— Да, — снова заговорила мадам де Вальдер, — в этом вы сильно провинились сами перед собой, и вы были жестоко несправедливы к женщине такой же честной и искренней, как вы сами. Приятельница моя была искренна, когда она написала вам, предлагая помочь вам и Империа. Она не была ни недоверчива, ни высокомерна. Она была убита горем, она жертвовала собой. Она не была совершенством, но она обладала полным чистосердечием романтических душ; испугавшись ее характера, вы сделали, позвольте мне сказать вам, самый большой промах, какой только может сделать умный мужчина.

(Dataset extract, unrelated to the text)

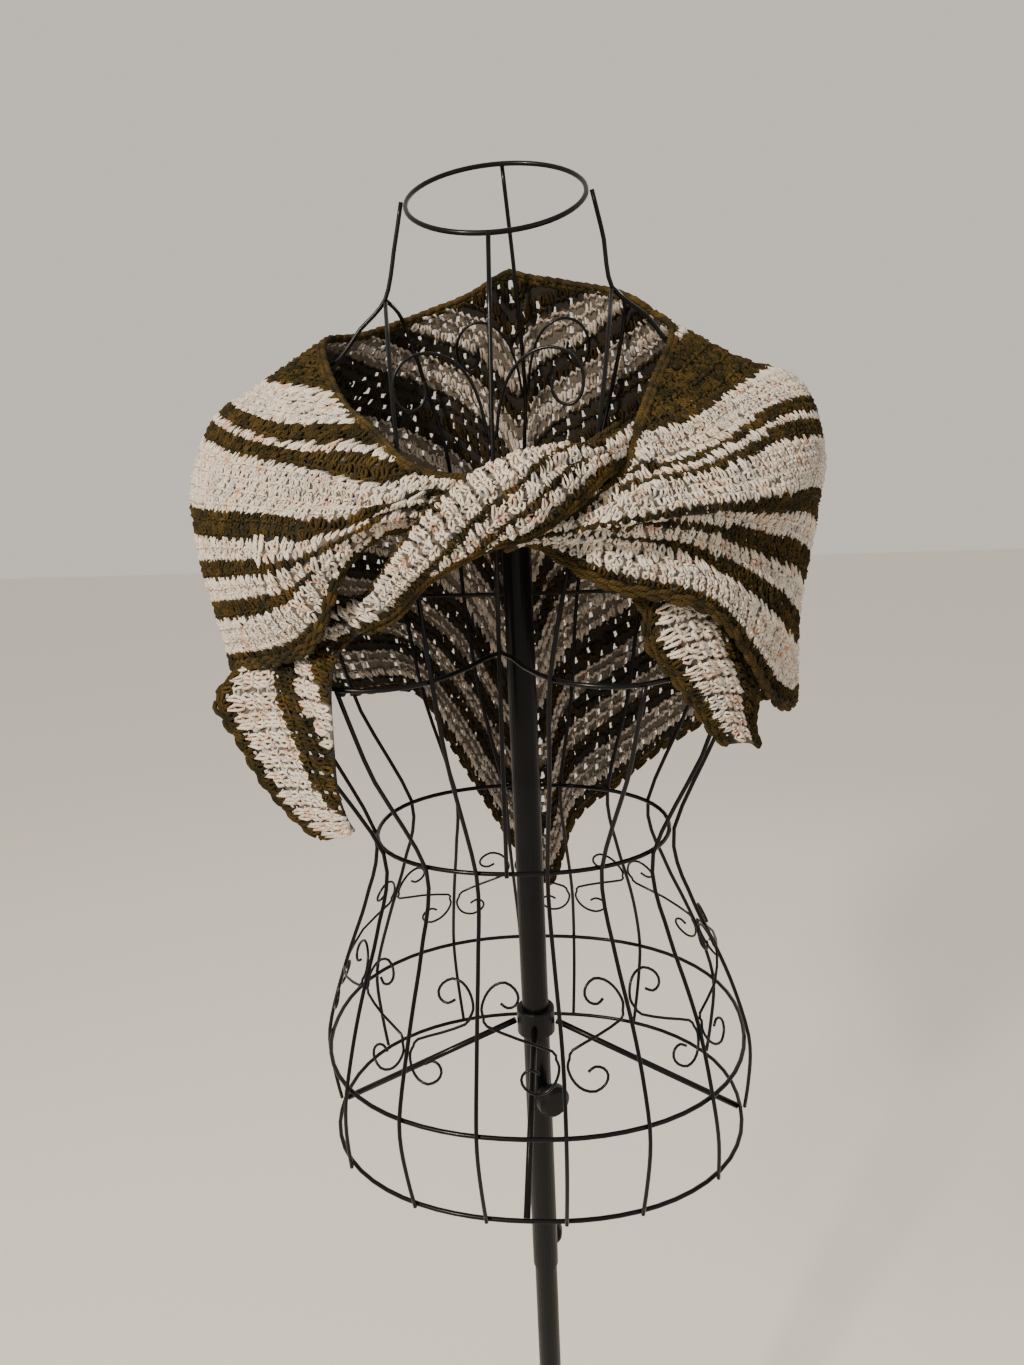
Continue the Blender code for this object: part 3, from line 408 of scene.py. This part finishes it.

Она отличалась кротостью, переходившею в слабость, и вы управляли бы этой мнимо-грозной женщиной, точно ребенком.
— Я сам выказал себя ребенком, — отвечал я, — и как я был за это наказан!
— Это правда, раз вы снова влюбились в Империа и раз любовь эта сделалась неизлечимой болезнью.

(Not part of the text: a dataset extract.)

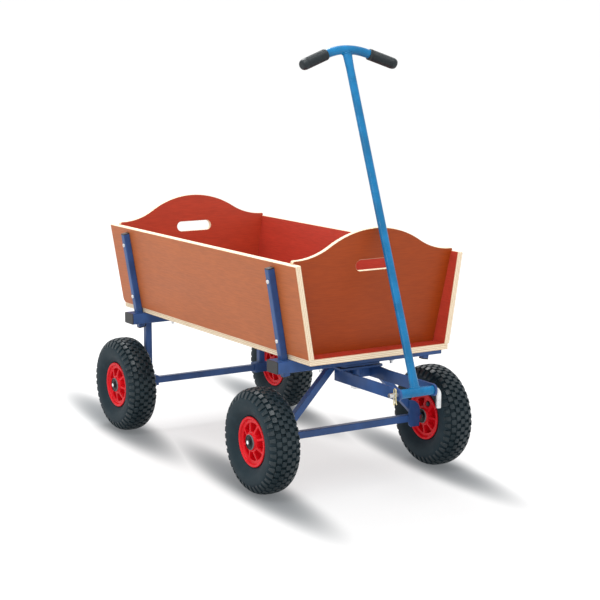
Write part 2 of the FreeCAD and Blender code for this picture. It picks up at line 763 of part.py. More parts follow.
def oval(centre, width, depth):
    """An oval wire across the handle, wide along Y."""
    if abs(width - depth) < 0.01:
        return Part.Wire(Part.Circle(centre, handle_up, width / 2).toShape())
    ellipse = Part.Ellipse(centre + V(0, width / 2, 0), centre + handle_front * (depth / 2), centre)
    return Part.Wire(ellipse.toShape())


def handle_tube():
    """A round tube whose two ends are pressed oval where they are welded on."""
    flat = handle_flat_length
    start = hinge + handle_up * (hinge_radius * 0.4)
    end = bar_middle - handle_up * (bar_radius * 0.4)
    low, high = hinge + handle_up * flat, bar_middle - handle_up * flat
    wide, deep, round_size = handle_flat_width, handle_flat_depth, 2 * handle_radius
    tube = rod(low, high, handle_radius)
    foot = Part.makeLoft([oval(start, wide, deep), oval(low, round_size, round_size)], True, True)
    neck = Part.makeLoft([oval(high, round_size, round_size), oval(end, wide, deep)], True, True)
    bore = rod(low, high, handle_radius - handle_wall)
    tube = tube.fuse([foot, neck]).cut(bore)
    half = fork_inner_half
    tube = tube.cut(rod(hinge - V(0, half, 0), hinge + V(0, half, 0), hinge_radius))
    return tube.cut(bent_rod(bar_radius, bar_half))


def bent_rod(radius, half):
    """A round rod along the handlebar's centre line, this far each side of the middle."""
    bend = bar_bend_half
    path = Part.Wire([Part.makeLine(bar_point(-half), bar_point(-bend)),
                      arc(bar_point(-bend), bar_point(0), bar_point(bend)),
                      Part.makeLine(bar_point(bend), bar_point(half))])
    profile = Part.Wire(Part.Circle(bar_point(-half), bar_point(-bend) - bar_point(-half),
                                    radius).toShape())
    return path.makePipeShell([profile], True, False)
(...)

— Почем вы это знаете? — вскричал я.
— Я поняла это сейчас, когда вы вскричали: «Какая великолепная зрительная зала!» Все ваше прошедшее, полное иллюзий, все ваше будущее, полное сожалений, ясно отразились в ваших глазах; вы никогда не утешитесь!
Мне показалось, что это прямой упрек, ибо глаза этой красавицы были влажны и блестели. Я взял ее за руку, не понимая хорошо, что я делаю.

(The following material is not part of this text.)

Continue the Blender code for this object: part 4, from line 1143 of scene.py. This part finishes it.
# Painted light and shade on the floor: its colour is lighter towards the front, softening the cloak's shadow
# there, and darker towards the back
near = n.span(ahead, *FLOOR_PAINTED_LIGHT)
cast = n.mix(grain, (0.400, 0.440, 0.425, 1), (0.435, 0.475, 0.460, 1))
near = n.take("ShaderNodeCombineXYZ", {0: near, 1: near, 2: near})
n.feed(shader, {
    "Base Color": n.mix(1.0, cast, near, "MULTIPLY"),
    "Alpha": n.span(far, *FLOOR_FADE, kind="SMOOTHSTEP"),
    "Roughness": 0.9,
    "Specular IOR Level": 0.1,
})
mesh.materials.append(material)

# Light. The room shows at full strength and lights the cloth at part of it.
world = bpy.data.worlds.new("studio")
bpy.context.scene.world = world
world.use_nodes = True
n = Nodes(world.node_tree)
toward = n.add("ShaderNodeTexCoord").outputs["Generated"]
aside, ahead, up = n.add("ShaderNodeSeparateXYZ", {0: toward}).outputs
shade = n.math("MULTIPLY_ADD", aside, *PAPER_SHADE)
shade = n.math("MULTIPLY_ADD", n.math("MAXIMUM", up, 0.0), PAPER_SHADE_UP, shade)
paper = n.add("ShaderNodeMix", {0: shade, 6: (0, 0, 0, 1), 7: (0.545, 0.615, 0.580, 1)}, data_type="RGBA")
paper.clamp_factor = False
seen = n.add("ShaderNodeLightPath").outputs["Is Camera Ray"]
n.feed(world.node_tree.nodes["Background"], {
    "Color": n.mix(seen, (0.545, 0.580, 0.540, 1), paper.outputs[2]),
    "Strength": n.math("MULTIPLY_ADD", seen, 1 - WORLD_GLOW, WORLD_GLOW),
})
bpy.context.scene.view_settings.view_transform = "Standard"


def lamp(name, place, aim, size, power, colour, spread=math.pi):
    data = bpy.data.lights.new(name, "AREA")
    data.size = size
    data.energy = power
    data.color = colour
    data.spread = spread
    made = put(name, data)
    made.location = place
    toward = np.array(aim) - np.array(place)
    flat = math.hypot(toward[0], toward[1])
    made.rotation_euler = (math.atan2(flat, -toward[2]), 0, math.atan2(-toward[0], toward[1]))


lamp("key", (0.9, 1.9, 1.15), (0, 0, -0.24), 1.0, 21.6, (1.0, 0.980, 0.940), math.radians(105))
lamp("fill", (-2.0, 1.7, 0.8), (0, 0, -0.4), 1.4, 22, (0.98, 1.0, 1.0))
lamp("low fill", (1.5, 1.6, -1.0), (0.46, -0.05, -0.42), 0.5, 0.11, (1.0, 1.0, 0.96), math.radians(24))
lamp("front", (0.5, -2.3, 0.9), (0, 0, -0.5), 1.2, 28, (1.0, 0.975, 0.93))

— Не будем более говорить ни об Империа, ни о незнакомке, — сказал я ей. — Прошедшее для меня больше не существует, но почему же у меня не должно быть будущего?
Я заметил при виде ее удивления, что делаю ей любовное признание, и поспешил добавить:
— Будем говорить о Сен-Вандриль.
Я предложил ей руку, чтобы сойти в невозделанный и заброшенный сад, но мы не говорили вовсе о Сен-Вандриль. Мы ежеминутно возвращались к незнакомке, и мне показалось, что она так много говорила обо мне и так описывала меня мадам де Вальдер, что возбудила в этой последней большое любопытство, желание повидать меня, быть может, даже более сильное чувство, нежели любопытство. Соседка моя показалась мне если не такою же искательницей приключений, как ее приятельница, то, по крайней мере, такой же романтической натурой, и я начинал чувствовать, что мне будет немудрено влюбиться в нее, если только мне дадут понять, что относятся к этому с некоторым поощрением.
Меня не поощрили, но я влюбился. Я не осмелился попросить ее принять меня у себя; она заперлась у себя на несколько дней, и я тщетно бродил вокруг ее жилища, ни разу не увидав ее. Тогда-то и пришла мне идея превратить в рабочий кабинет дядину спальню и устроить свои пенаты в квадратном павильоне, из которого я мог сделать ту голубую спальню из Блуа. Раз я познакомился с истинной создательницей этой хорошенькой спальни, она будет интересовать меня вдвое, и я принялся устраивать ее по памяти с большим жаром. Когда через несколько дней она стала походить на свой оригинал, я написал мадам де Вальдер, умоляя ее прийти дать мне на месте справку и совет. Я был раньше так любезен с ней, что она не сочла возможным отказать мне. Она явилась, была очень удивлена, даже очень тронута моей сентиментальной фантазией и объявила, что воспоминания мои весьма точны. Тогда она разрешила мне навестить ее и показала мне мои оба письма к незнакомке, которые та доверила ей, умирая, прося сжечь их по прочтении.
— Почему же вы этого не сделали? — спросил я.
— Не знаю, — отвечала она. — Я всегда мечтала встретить вас где-нибудь и возвратить вам их.
Тем не менее, она мне их не возвратила, а у меня не было никакого повода требовать их обратно. Я спросил, нет ли у нее портрета ее приятельницы.
— Нет, — отвечала она, — а если бы и был, я бы вам его не показала.
— Почему? Ее недоверие пережило ее, она вам запретила? Пусть так! Я не хочу более любить в прошлом; довольно с меня, довольно я был несчастен, теперь все должно быть искуплено. Я имею право забыть свое долгое мученичество.
— Но голубая спальня!
— Голубая спальня — это вы, — отвечал я. — Вас, создательницу и обитательницу этой комнаты, любил я в мечте в этой комнате до появления вашей приятельницы.
— Значит, это тоже прошлое?
— Почему бы ему не быть настоящим?
Она упрекнула меня за то, что я являюсь к ней говорить ей пошлости. Я сознался, что это безвкусная выходка; но чего же ей было ждать от бывшего театрального любовника?
— Молчите, — сказала она, — вы клевещете на себя! Я вас очень хорошо знаю. Приятельница моя получила довольно писем от господина Белламара, чтобы иметь возможность оценить вас по достоинству, а я, читавшая эти письма, знаю, какой вы. Не надейтесь заставить меня усомниться на ваш счет.